With each new update, there are new variables to slide around in an attempt to get life back into working order. Sometimes, there is loss and shattered dreams; often, there are tears. I am the mom. I am supposed to know how to make it all work. I am supposed to be able to slide the right pieces into the right order. But I can’t. I tried.
A friend said to me, “A mom is only as happy as her saddest child.” Today was a bad day, lots of sadness, lots of broken hearts. My feet hadn’t even touched the floor when the bad news started. I had had such high hopes for today. I had a huge list of to-do items to accomplish and check off, important things. But God had different plans for me. As the day wore on, I heard from each child, battered and bruised from life’s “updates.” I listened. I tried what I could to help. I cried. But, I couldn’t fix it. A mom is only as happy as her saddest child.
Maybe you are having one of those days today. Maybe you are feeling this way, too. Maybe you are trying to juggle working while being home to support your virtually schooling children. Maybe you are trying to figure out what the current “new normal” will be for your family. Maybe you have a friend or family member who has been sick or quarantined, and you are trying to cope with that. Maybe you are feeling the anxiety of trying to force all those pieces to line up, too.
I have never been very good at the analytical. Math was never my thing; my husband was the math major. When I looked up Puzzle 15, I found that there were paragraphs about the solvability, paragraphs with words like algorithms, variables, inversions, and groupoids. There were mathematical equations, all to solve a puzzle. But there, in the midst of all the analytical, two words jumped out at me: God’s algorithm.
If you are unfamiliar with that term, let me quote Wikipedia. “God’s algorithm is a notion originating in discussions of ways to solve the Rubik’s Cube puzzle, but which can also be applied to other combinatorial puzzles and mathematical games. It refers to any algorithm which produces a solution having the fewest possible moves, the idea being that only an omniscient being would know an optimal step from any given configuration.”
Since I am not omniscient, this is what I have decided to do. First and foremost, I am going to pray and put everyone and everything in His hands because He is omniscient. Then, I am going to try to do the best I can because that is the best that I can do, and that will have to be enough right now. I am going to be there for my family when they need me. I am going to let them know I hear them and see them, and I understand their pain, fears, and anxieties. I am going to try to see the hundreds of blessings of every day and be grateful for each of them.

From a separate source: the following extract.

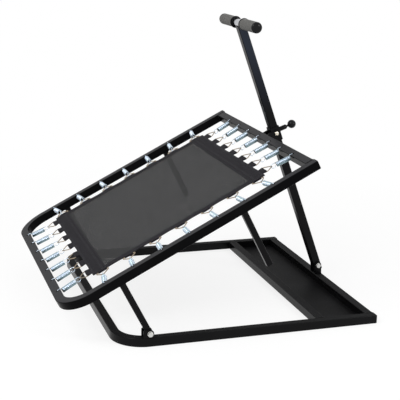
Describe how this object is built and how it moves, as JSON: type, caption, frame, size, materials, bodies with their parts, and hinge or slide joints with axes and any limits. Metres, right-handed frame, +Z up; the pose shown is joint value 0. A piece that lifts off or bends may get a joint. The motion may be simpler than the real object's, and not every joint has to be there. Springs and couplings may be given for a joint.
{
  "type": "medicine ball rebounder",
  "caption": "Tilting sprung mat in a square tube frame on a floor base with a storage tray, propped by a sliding post with a T-handle and a pull pin.",
  "frame": {"origin": "on the floor, under the middle of the whole object's box", "axes": "+X from the bed's low end towards the post, +Y to the left seen along +X, +Z up"},
  "size_m": [1.1599, 1.0158, 1.0634],
  "materials": {
    "frame_paint": "gloss black powder coat",
    "tray_paint": "satin black paint",
    "cap_plastic": "moulded black plastic",
    "zinc": "bright zinc plate",
    "dome_bolt": "polished, warm",
    "chrome": "polished chrome",
    "spring_wire": "bright zinc plated spring wire",
    "ring_wire": "dull galvanised wire",
    "mat_weave": "open woven mesh",
    "webbing": "sewn black webbing",
    "foam": "ribbed foam rubber",
    "knob_plastic": "gloss black plastic"
  },
  "bodies": {
    "base": {"base_frame": "frame_paint", "base_rear_tube": "frame_paint", "tray_tube": "frame_paint", "tray_pan": "tray_paint", "base_end_caps": "cap_plastic", "hinge_ears_left": "frame_paint", "hinge_ears_right": "frame_paint", "hinge_bolts": "zinc", "hinge_washers": "zinc", "hinge_nuts": "zinc", "post_clevis": "frame_paint", "post_pivot_bolt": "zinc", "post_pivot_washers": "zinc", "post_pivot_nut": "zinc"},
    "bed": {"bed_frame": "frame_paint", "bed_rear_tube": "frame_paint", "bed_end_caps": "cap_plastic", "front_leg_left": "frame_paint", "front_leg_right": "frame_paint", "rear_leg_left": "frame_paint", "rear_leg_right": "frame_paint", "rear_leg_plugs": "cap_plastic", "sleeve_ears": "frame_paint", "sleeve_bolts": "dome_bolt", "mat": "mat_weave", "mat_border": "webbing", "mat_loops_front": "webbing", "mat_loops_rear": "webbing", "mat_loops_left": "webbing", "mat_loops_right": "webbing", "rings_front": "ring_wire", "rings_rear": "ring_wire", "rings_left": "ring_wire", "rings_right": "ring_wire", "springs_front": "spring_wire", "springs_rear": "spring_wire", "springs_left": "spring_wire", "springs_right": "spring_wire"},
    "post": {"post": "frame_paint", "handle_tube": "chrome", "grip_left": "foam", "grip_right": "foam", "grip_flanges": "knob_plastic", "handle_caps": "knob_plastic"},
    "sleeve": {"sleeve": "frame_paint", "pin_barrel": "frame_paint", "pin_spring": "spring_wire"},
    "pull_pin": {"pull_pin": "frame_paint", "pin_knob": "knob_plastic"}
  },
  "joints": [
    {"name": "bed_tilt", "type": "hinge", "parent": "base", "child": "bed", "pos_m": [-0.27652, 0, 0.0475], "axis": [0, -1, 0], "range_deg": [-27.5, 16.5]},
    {"name": "post_swing", "type": "hinge", "parent": "base", "child": "post", "pos_m": [0.55748, 0, 0.067], "axis": [0, -1, 0], "range_deg": [-15.13, 9.08]},
    {"name": "sleeve_slide", "type": "slide", "parent": "post", "child": "sleeve", "axis": [-0.3508, 0, 0.9364], "range_m": [-0.3796, 0.2278]},
    {"name": "pin_pull", "type": "slide", "parent": "sleeve", "child": "pull_pin", "axis": [0.9364, 0, 0.3508], "range_m": [-0.006, 0.004], "stiffness_N_per_m": 800, "springref_m": -0.006}
  ],
  "couplings": [
    {"joint": "post_swing", "follows": "bed_tilt", "ratio": 0.55},
    {"joint": "sleeve_slide", "follows": "bed_tilt", "m_per_rad": 0.79068}
  ]
}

Yesterday, I watched one of my beautiful friends get married live on Facebook. I Zoomed with my extended family and got to catch up with my parents, brothers, and their families. I talked to my sister-in-law on the phone, and we supported each other through our current ups and downs. It’s certainly not perfect, and I would have much preferred the days when we were all crammed into a tiny beach trailer, staying up until all hours of the night laughing and playing games. But, for now, it will have to do, and I am thankful for the pieces that slide back into place with the love that is felt, even virtually.
So, dear parents, even though we may not have the power to bring about the desired solutions, whatever this year may bring, prayer, faith, hope, love, and gratitude may be just the tools we need to slide all those pieces back into order.